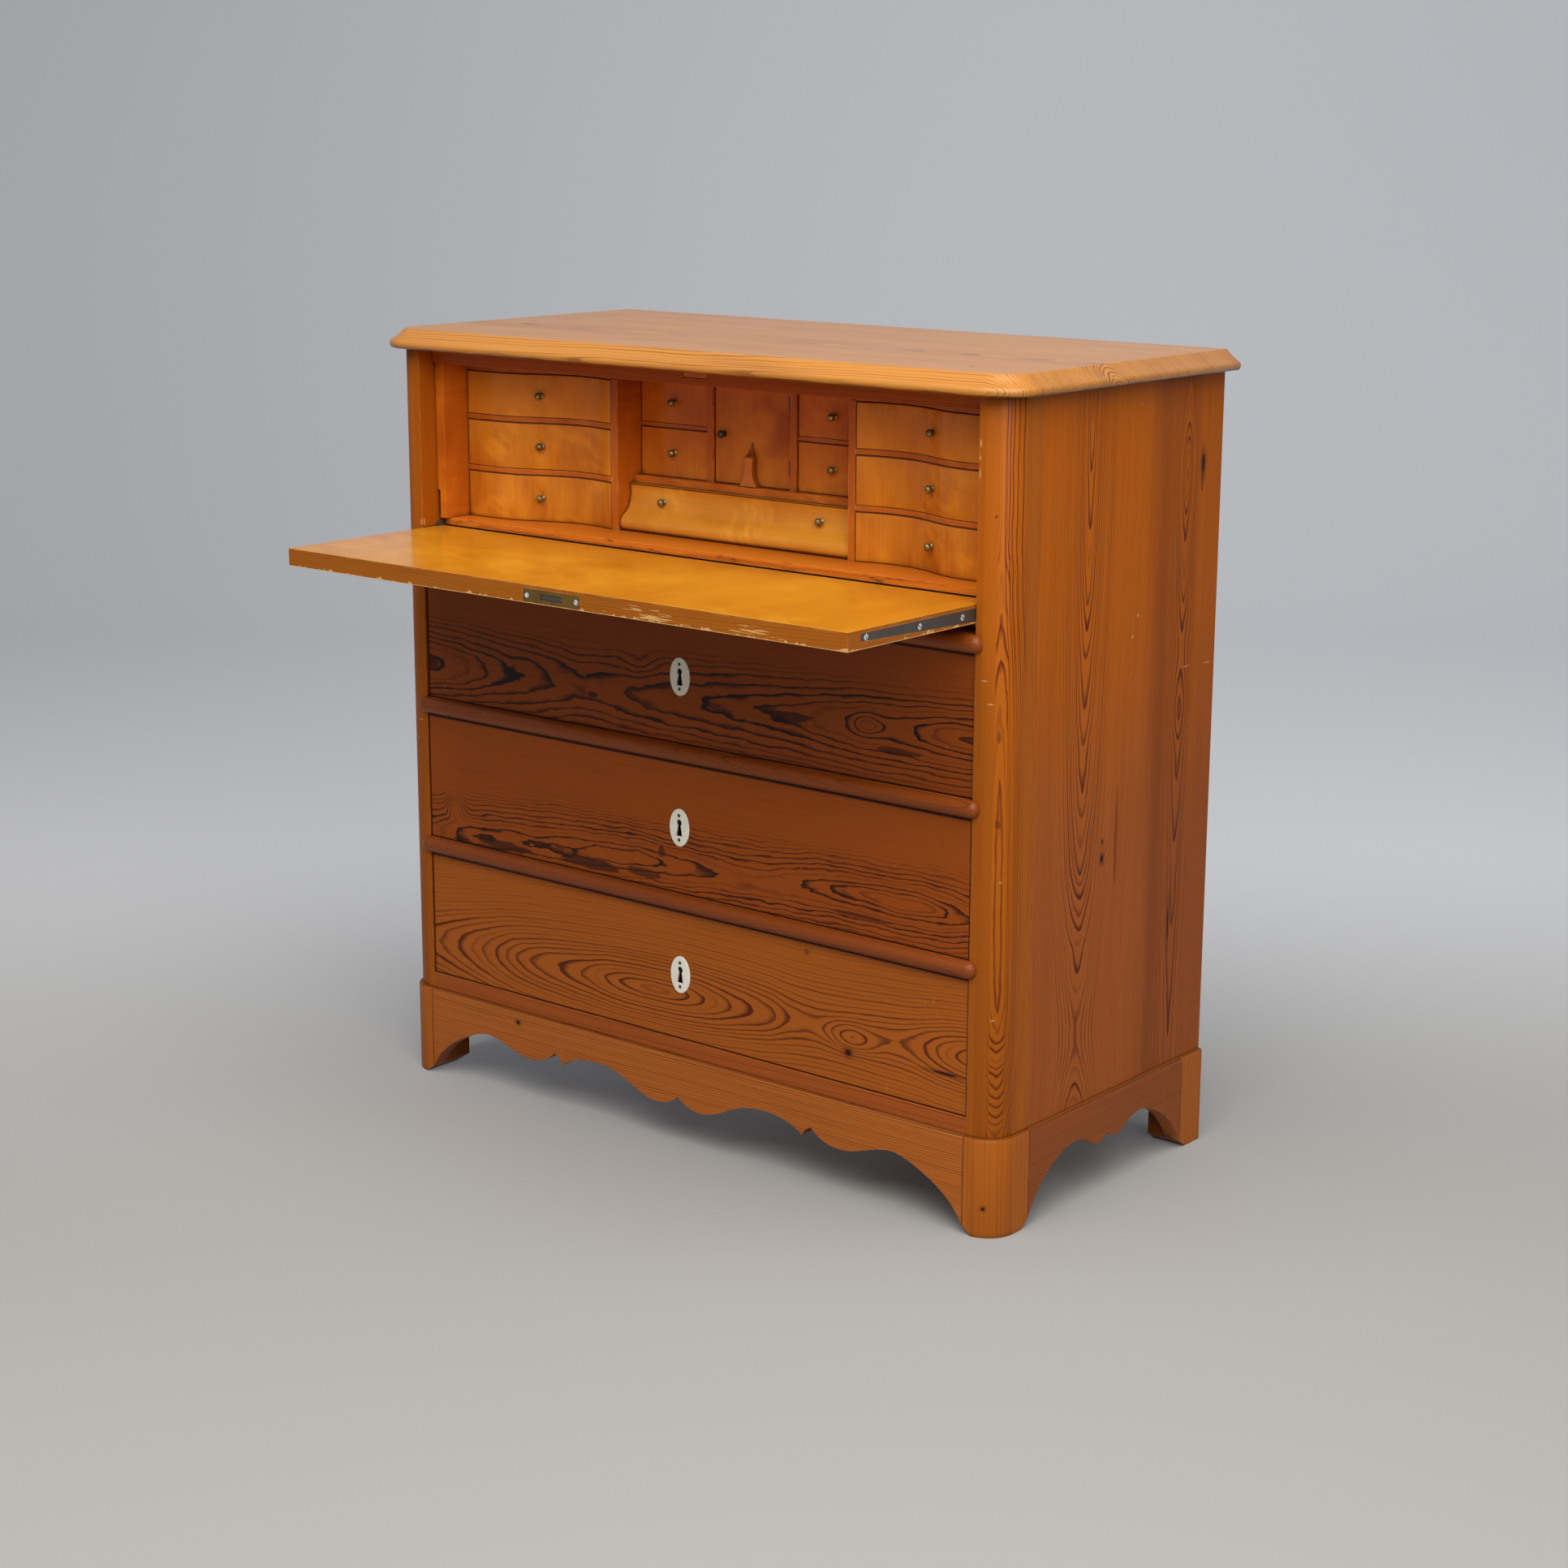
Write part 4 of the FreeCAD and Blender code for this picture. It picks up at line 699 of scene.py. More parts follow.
def birch(name, light, dark, fibres, red=None, polish=0.4, flame=0.3, wear=0.3, cloudy=0.5,
          seams=(), size=1.0, upper=None):
    """Polished birch: soft clouds, fine streaks along the grain, and patches of flame across it,
    with painted light high up when upper is given.
    """
    made = Finish(name)
    axis = {"x": made.x, "y": made.y, "z": made.z}
    made.lay(*(axis[letter] for letter in fibres))
    cloud = made.grain(8.0 * size, 16.0 * size, 3.0, 0.55)
    patch = made.grain(13.0 * size, 10.0 * size, 1.0).step(0.5, 0.64)
    ripple = made.vector(made.along * (75.0 * size) + made.across * (30.0 * size),
                         made.across * (34.0 * size), made.into * (10.0 * size))
    ripple = ripple.noise(1.0).step(0.3, 0.75)
    streak = made.grain(9.0, 210.0, 3.0, 0.6)
    fibre = made.grain(50.0, 1400.0, 1.0)
    value = 0.5 + (cloud - 0.5) * (2.2 * cloudy) + (streak - 0.5) * 0.3 + (fibre - 0.5) * 0.15
    colour = (value - patch * ripple * flame).held().mix(light, dark)
    if red:
        colour = (made.place.noise(14.0).step(0.4, 0.6) * made.x.step(-0.004, 0.004)
                  * made.z.step(0.80, 0.86) * 0.6).mix(colour, red)
    # Painted light: high up the colour turns towards upper, lighter, against the shade under the top
    # rail
    if upper:
        colour = (made.z.step(0.82, 0.95) * 0.75).mix(colour, upper)
    speck = made.place.noise(330.0, 0.0).step(0.81, 0.85)
    colour = (speck * 0.4).mix(colour, dark)
    seam = None
    # Painted shade in the gaps round the small drawers' fronts, on faces that look to the front
    if seams:
        places = {"x": abs(made.x), "z": made.z}
        lines = made.seam(*((places[letter], place, reach) for letter, place, reach in seams))
        seam = lines * made.facing()
    return varnished(made, colour, streak * 0.6 + fibre * 0.4, polish, 0.36, wear, seam=seam,
                     gap=paint(64, 26, 7), gloss=glossy)


# The carved ornament's plain foot, from its lowest point up to where its hollow spire starts
ornament_foot = 0.035


def carved_birch():
    """The ornament: bright on its flat front, with painted shade on the flanks that meet the door
    and on its spire.
    """
    made = Finish("carving_birch")
    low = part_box("door_ornament")[0]
    cloud = made.vector(made.x * 160.0, made.y * 160.0, made.z * 60.0).noise(1.0, 3.0)
    colour = cloud.mix(paint(216, 126, 36), paint(168, 80, 18))
    # Painted shade: darker on the flanks towards the door, and on the spire
    flank = (made.y - low.y).step(0.0012, 0.0034)
    spire = made.z.step(low.z + ornament_foot - 0.002, low.z + ornament_foot + 0.002)
    shade = (flank * 0.6).larger(spire * (0.25 + flank * 0.4))
    colour = shade.mix(colour, paint(92, 36, 10))
    return varnished(made, colour, cloud, 0.8, gloss=glossy)


# How far the painted shade reaches in the gaps round a small drawer's front
small_gap_above, small_gap_below, small_gap_beside = 0.0020, 0.0010, 0.0011


def seams_round(*drawers):
    """Where shade is painted in the gaps round the fronts of small drawers: above each, and beside
    them.
    """
    found = []
    for node in drawers:
        low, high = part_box(node)
        found += [("z", high.z, small_gap_above), ("z", low.z, small_gap_below),
                  ("x", high.x, small_gap_beside), ("x", low.x, small_gap_beside)]
    return sorted(set(found))


def bare_pine(name, light, dark, fibres):
    """Unfinished softwood for what stays inside: pale, dry, with faint rings."""
    made = Finish(name)
    axis = {"x": made.x, "y": made.y, "z": made.z}
    made.lay(*(axis[letter] for letter in fibres))
    slow = made.grain(3.0, 9.0) - 0.5
    part = ((made.across + made.into * 0.4 + slow * 0.05) / (2 * ring_width)).math("FRACT")
    late = part.step(0.3, 0.9) * (1.0 - part.step(0.92, 1.0))
    fibre = made.grain(20.0, 900.0)
    value = (late * 0.45 + (fibre - 0.4) * 0.5).held()
    dust = made.place.noise(12.0, 4.0)
    colour = (dust.step(0.4, 0.8) * 0.25).mix(value.mix(light, dark), paint(120, 90, 62))
    # Painted shade in corners and gaps
    colour = (made.hollow(0.006).step(0.3, 0.85) * 0.8).mix(colour, shade_and_grime)
    made.set(Base_Color=colour, Roughness=0.62 + (fibre - 0.5) * 0.2, Specular_IOR_Level=0.3,
             Normal=made.bump(fibre, 0.15, 0.0004))
    return made.material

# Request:
Can you give every line above again, exactly as written?

# Task solution:
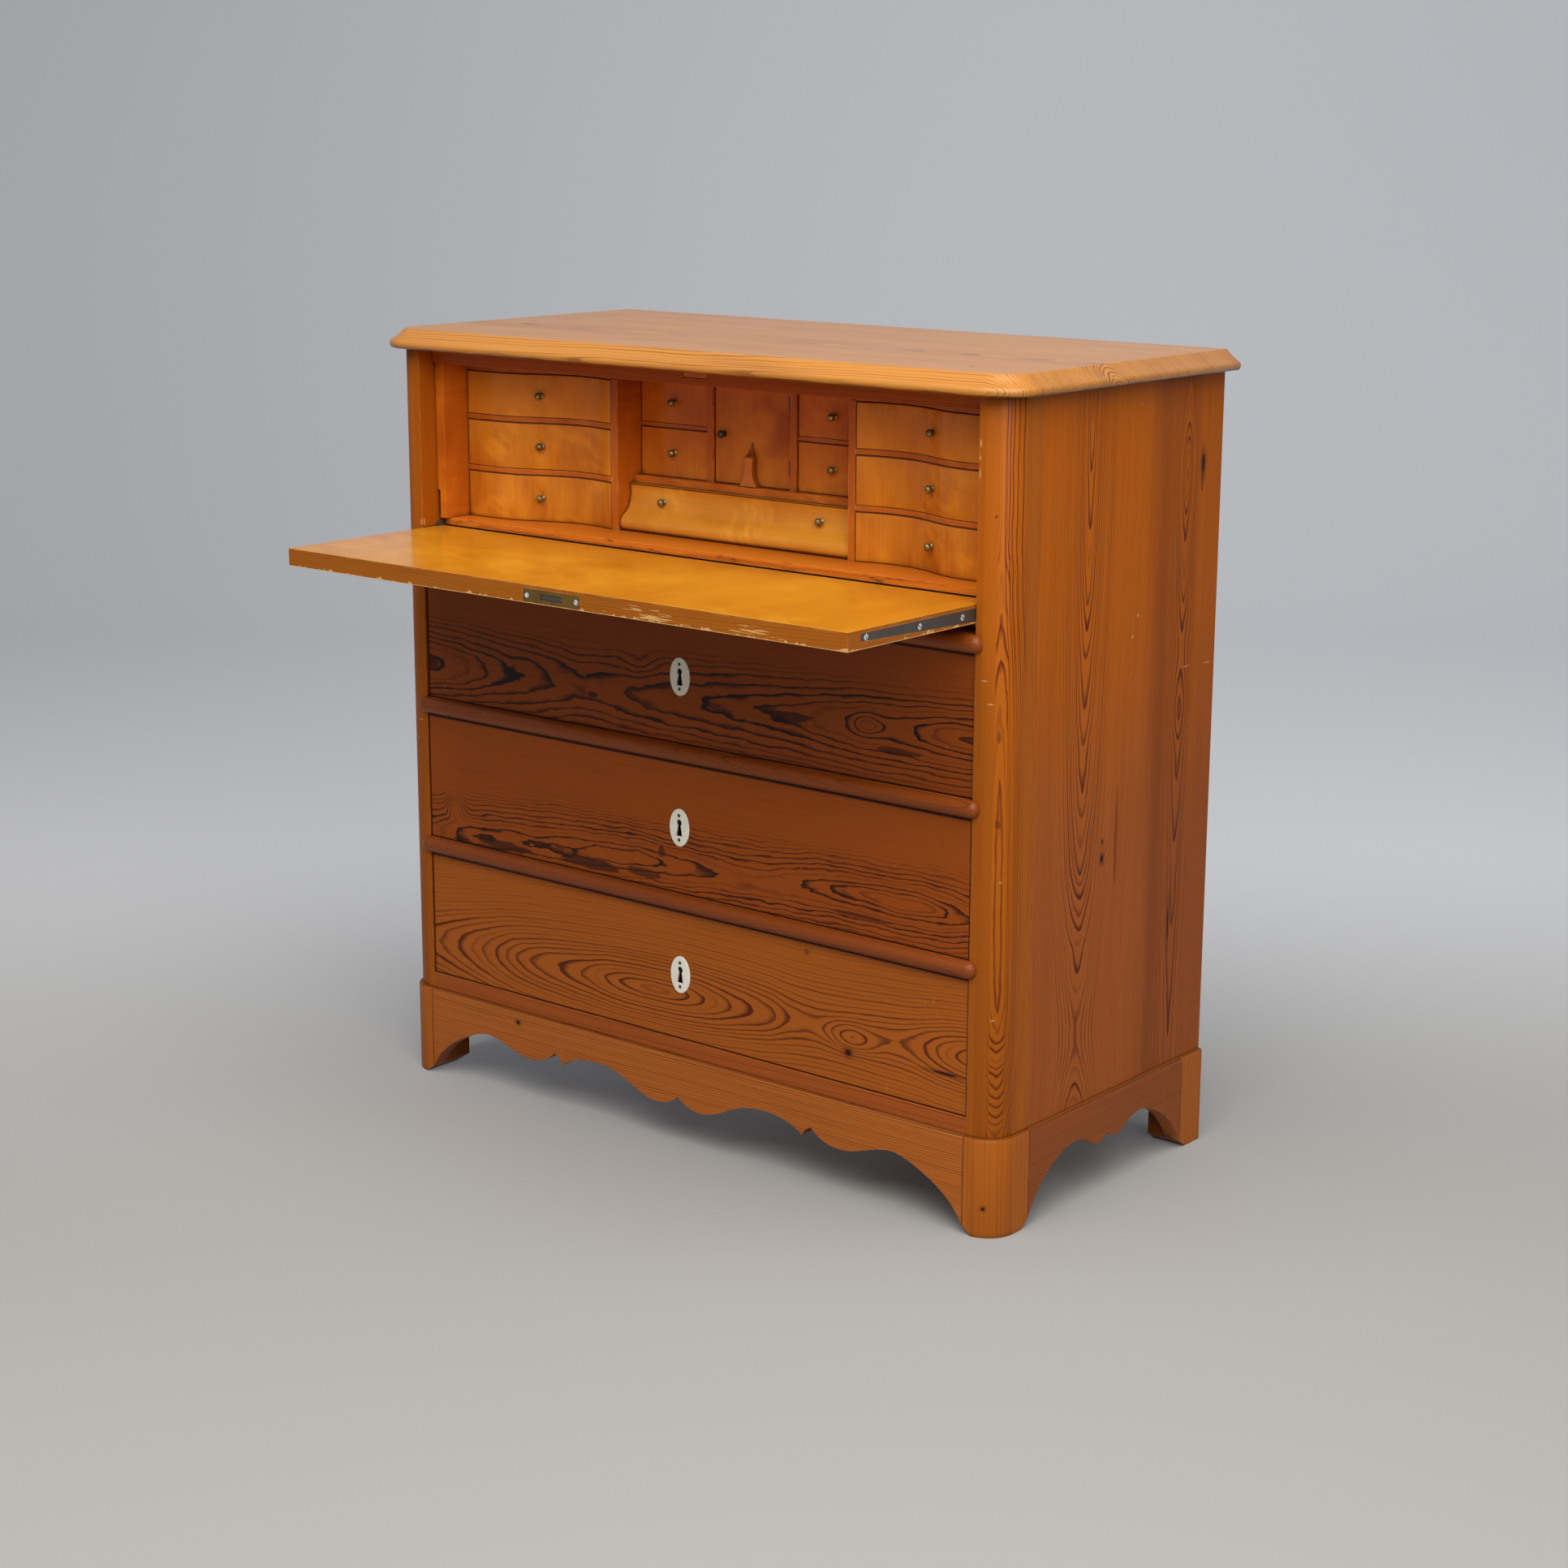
Write part 4 of the FreeCAD and Blender code for this picture. It picks up at line 699 of scene.py. More parts follow.
def birch(name, light, dark, fibres, red=None, polish=0.4, flame=0.3, wear=0.3, cloudy=0.5,
          seams=(), size=1.0, upper=None):
    """Polished birch: soft clouds, fine streaks along the grain, and patches of flame across it,
    with painted light high up when upper is given.
    """
    made = Finish(name)
    axis = {"x": made.x, "y": made.y, "z": made.z}
    made.lay(*(axis[letter] for letter in fibres))
    cloud = made.grain(8.0 * size, 16.0 * size, 3.0, 0.55)
    patch = made.grain(13.0 * size, 10.0 * size, 1.0).step(0.5, 0.64)
    ripple = made.vector(made.along * (75.0 * size) + made.across * (30.0 * size),
                         made.across * (34.0 * size), made.into * (10.0 * size))
    ripple = ripple.noise(1.0).step(0.3, 0.75)
    streak = made.grain(9.0, 210.0, 3.0, 0.6)
    fibre = made.grain(50.0, 1400.0, 1.0)
    value = 0.5 + (cloud - 0.5) * (2.2 * cloudy) + (streak - 0.5) * 0.3 + (fibre - 0.5) * 0.15
    colour = (value - patch * ripple * flame).held().mix(light, dark)
    if red:
        colour = (made.place.noise(14.0).step(0.4, 0.6) * made.x.step(-0.004, 0.004)
                  * made.z.step(0.80, 0.86) * 0.6).mix(colour, red)
    # Painted light: high up the colour turns towards upper, lighter, against the shade under the top
    # rail
    if upper:
        colour = (made.z.step(0.82, 0.95) * 0.75).mix(colour, upper)
    speck = made.place.noise(330.0, 0.0).step(0.81, 0.85)
    colour = (speck * 0.4).mix(colour, dark)
    seam = None
    # Painted shade in the gaps round the small drawers' fronts, on faces that look to the front
    if seams:
        places = {"x": abs(made.x), "z": made.z}
        lines = made.seam(*((places[letter], place, reach) for letter, place, reach in seams))
        seam = lines * made.facing()
    return varnished(made, colour, streak * 0.6 + fibre * 0.4, polish, 0.36, wear, seam=seam,
                     gap=paint(64, 26, 7), gloss=glossy)


# The carved ornament's plain foot, from its lowest point up to where its hollow spire starts
ornament_foot = 0.035


def carved_birch():
    """The ornament: bright on its flat front, with painted shade on the flanks that meet the door
    and on its spire.
    """
    made = Finish("carving_birch")
    low = part_box("door_ornament")[0]
    cloud = made.vector(made.x * 160.0, made.y * 160.0, made.z * 60.0).noise(1.0, 3.0)
    colour = cloud.mix(paint(216, 126, 36), paint(168, 80, 18))
    # Painted shade: darker on the flanks towards the door, and on the spire
    flank = (made.y - low.y).step(0.0012, 0.0034)
    spire = made.z.step(low.z + ornament_foot - 0.002, low.z + ornament_foot + 0.002)
    shade = (flank * 0.6).larger(spire * (0.25 + flank * 0.4))
    colour = shade.mix(colour, paint(92, 36, 10))
    return varnished(made, colour, cloud, 0.8, gloss=glossy)


# How far the painted shade reaches in the gaps round a small drawer's front
small_gap_above, small_gap_below, small_gap_beside = 0.0020, 0.0010, 0.0011


def seams_round(*drawers):
    """Where shade is painted in the gaps round the fronts of small drawers: above each, and beside
    them.
    """
    found = []
    for node in drawers:
        low, high = part_box(node)
        found += [("z", high.z, small_gap_above), ("z", low.z, small_gap_below),
                  ("x", high.x, small_gap_beside), ("x", low.x, small_gap_beside)]
    return sorted(set(found))


def bare_pine(name, light, dark, fibres):
    """Unfinished softwood for what stays inside: pale, dry, with faint rings."""
    made = Finish(name)
    axis = {"x": made.x, "y": made.y, "z": made.z}
    made.lay(*(axis[letter] for letter in fibres))
    slow = made.grain(3.0, 9.0) - 0.5
    part = ((made.across + made.into * 0.4 + slow * 0.05) / (2 * ring_width)).math("FRACT")
    late = part.step(0.3, 0.9) * (1.0 - part.step(0.92, 1.0))
    fibre = made.grain(20.0, 900.0)
    value = (late * 0.45 + (fibre - 0.4) * 0.5).held()
    dust = made.place.noise(12.0, 4.0)
    colour = (dust.step(0.4, 0.8) * 0.25).mix(value.mix(light, dark), paint(120, 90, 62))
    # Painted shade in corners and gaps
    colour = (made.hollow(0.006).step(0.3, 0.85) * 0.8).mix(colour, shade_and_grime)
    made.set(Base_Color=colour, Roughness=0.62 + (fibre - 0.5) * 0.2, Specular_IOR_Level=0.3,
             Normal=made.bump(fibre, 0.15, 0.0004))
    return made.material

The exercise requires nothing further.